> **Brief**:
Spot each line in the records below where the word "object" occurs, then copy it.

> **Records to process**:

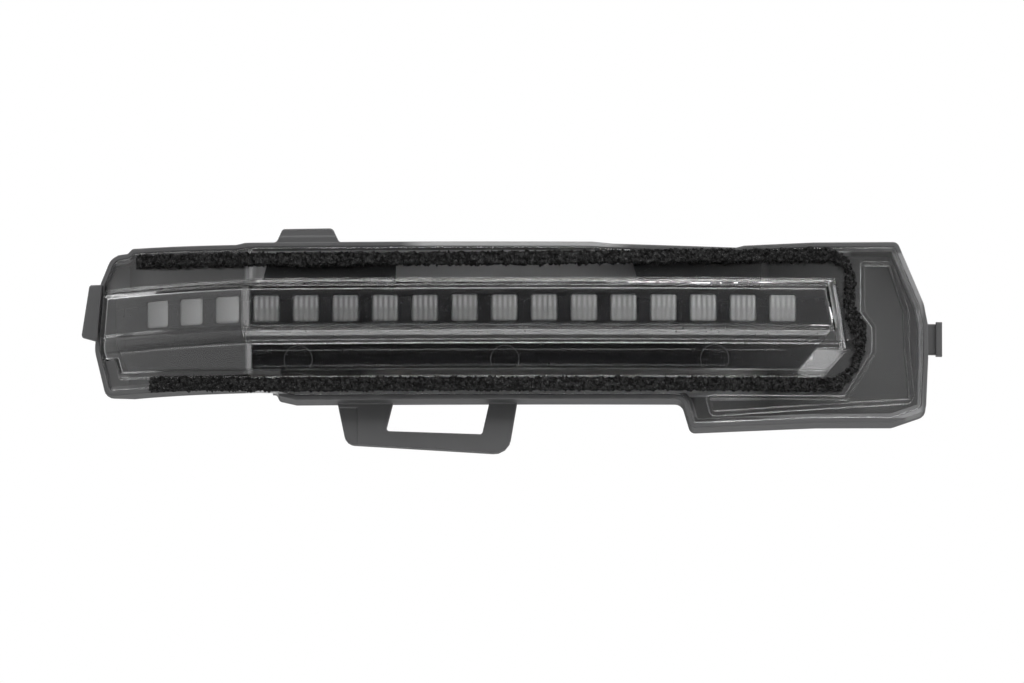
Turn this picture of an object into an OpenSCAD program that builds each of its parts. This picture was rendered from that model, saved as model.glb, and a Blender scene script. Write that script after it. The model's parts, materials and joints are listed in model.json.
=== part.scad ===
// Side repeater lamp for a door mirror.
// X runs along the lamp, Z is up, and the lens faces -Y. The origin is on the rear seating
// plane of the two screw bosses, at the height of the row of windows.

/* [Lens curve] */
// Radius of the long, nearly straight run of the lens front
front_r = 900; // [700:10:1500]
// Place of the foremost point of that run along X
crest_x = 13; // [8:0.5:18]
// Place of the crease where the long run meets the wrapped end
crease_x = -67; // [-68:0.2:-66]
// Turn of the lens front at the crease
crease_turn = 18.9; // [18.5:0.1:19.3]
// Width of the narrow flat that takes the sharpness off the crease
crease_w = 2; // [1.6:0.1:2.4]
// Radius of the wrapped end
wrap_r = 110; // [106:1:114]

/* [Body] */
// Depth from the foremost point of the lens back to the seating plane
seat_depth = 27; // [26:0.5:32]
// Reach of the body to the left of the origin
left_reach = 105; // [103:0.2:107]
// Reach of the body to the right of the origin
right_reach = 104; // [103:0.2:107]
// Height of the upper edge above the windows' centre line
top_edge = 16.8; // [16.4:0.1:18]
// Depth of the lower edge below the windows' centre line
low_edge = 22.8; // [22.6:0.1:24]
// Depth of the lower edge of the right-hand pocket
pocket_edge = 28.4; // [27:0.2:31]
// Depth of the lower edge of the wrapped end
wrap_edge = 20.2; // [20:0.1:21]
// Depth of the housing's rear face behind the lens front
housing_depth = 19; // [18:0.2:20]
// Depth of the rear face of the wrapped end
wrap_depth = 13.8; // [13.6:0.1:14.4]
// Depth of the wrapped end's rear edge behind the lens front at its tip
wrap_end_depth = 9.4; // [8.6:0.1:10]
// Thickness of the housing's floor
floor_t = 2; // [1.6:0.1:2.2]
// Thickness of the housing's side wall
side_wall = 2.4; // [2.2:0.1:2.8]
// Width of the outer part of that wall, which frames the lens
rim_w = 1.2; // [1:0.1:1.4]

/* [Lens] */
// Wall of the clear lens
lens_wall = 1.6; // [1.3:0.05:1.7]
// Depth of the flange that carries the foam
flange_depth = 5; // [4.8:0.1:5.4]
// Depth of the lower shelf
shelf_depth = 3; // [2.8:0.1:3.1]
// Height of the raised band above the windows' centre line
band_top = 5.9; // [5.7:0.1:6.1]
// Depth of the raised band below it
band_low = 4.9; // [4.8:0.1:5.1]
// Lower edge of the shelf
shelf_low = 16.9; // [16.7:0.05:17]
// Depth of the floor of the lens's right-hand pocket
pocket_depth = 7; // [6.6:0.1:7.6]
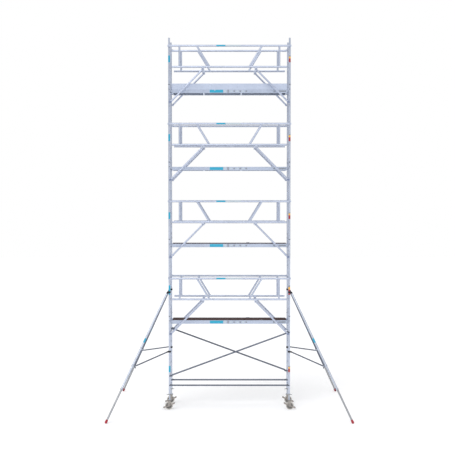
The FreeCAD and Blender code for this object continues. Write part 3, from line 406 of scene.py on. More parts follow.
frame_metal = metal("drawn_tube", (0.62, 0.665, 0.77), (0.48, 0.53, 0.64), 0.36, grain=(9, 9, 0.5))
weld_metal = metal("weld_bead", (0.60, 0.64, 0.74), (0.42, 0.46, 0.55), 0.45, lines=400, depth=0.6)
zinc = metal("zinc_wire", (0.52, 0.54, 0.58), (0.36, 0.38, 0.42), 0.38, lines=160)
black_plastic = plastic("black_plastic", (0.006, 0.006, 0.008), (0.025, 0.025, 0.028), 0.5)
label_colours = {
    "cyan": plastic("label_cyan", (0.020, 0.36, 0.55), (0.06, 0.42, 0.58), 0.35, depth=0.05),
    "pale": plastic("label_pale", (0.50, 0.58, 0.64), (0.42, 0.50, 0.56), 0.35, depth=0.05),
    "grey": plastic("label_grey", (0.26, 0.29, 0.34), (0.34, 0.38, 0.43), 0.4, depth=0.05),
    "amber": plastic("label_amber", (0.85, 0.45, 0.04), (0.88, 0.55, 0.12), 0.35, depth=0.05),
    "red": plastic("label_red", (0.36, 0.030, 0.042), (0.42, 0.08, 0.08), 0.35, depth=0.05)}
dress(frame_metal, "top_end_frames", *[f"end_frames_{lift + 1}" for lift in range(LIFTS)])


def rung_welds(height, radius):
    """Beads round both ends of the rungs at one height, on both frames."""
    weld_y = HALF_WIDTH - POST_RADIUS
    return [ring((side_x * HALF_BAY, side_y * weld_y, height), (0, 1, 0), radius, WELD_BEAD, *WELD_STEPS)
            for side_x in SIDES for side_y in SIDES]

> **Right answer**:
Turn this picture of an object into an OpenSCAD program that builds each of its parts. This picture was rendered from that model, saved as model.glb, and a Blender scene script. Write that script after it. The model's parts, materials and joints are listed in model.json.
The FreeCAD and Blender code for this object continues. Write part 3, from line 406 of scene.py on. More parts follow.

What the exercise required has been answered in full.